The measure of success that was most pressing was whether PROD would see the same performance issues that we saw in the test environment. It took a few days to build a sample of traffic but sure enough we did see the same problem. By then however we had given a bit more thought as to a plan for improving the performance. After the first release the refactored code went into production, drastically improving performance times.
Initial performance times, good but not excellent.
Production responses following improvements, note the change in scale!
All of our hypotheses of what would happen in Production have so far played out to be true:
The most important change is that search is dropping down our ‘Top issues for our users’ chart.

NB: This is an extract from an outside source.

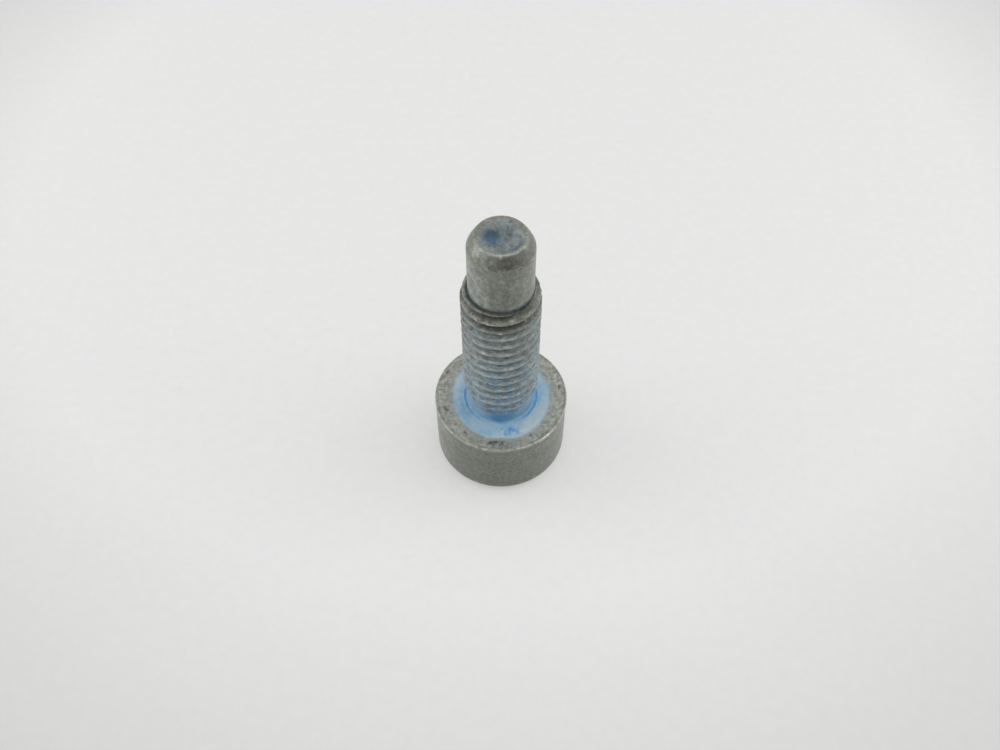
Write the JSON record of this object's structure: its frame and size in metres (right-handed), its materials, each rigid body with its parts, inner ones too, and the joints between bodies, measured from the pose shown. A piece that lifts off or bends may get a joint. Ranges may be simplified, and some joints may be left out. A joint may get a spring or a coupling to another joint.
{
  "type": "star drive bolt",
  "caption": "Steel cap screw with a star drive socket in a tall round head, a coarse rolled thread and a smooth pilot point that leads it into its nut.",
  "frame": {"origin": "centre of the end face of the head, which the bolt stands on", "axes": "+Z along the shank, from the head to the tip; +X through a lobe of the socket"},
  "size_m": [0.018, 0.018, 0.0419],
  "materials": {
    "steel": "matt grey phosphate coating, with a dried blue thread-locking film on the thread and bearing face"
  },
  "bodies": {
    "root": {"bolt": "steel"}
  },
  "joints": []
}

We will continue to learn more about how search is performing in the service, shipping to Production is the only true point where you really start to learn about how people use your service and how it works at scale so I’m sure we will need to make a few changes based on feedback.
We also have some work we want to do, to replace our address component with an address-api that is being built by colleagues in another team. This ‘common component’ will reduce maintenance overhead and ensure more consistency between services in the future.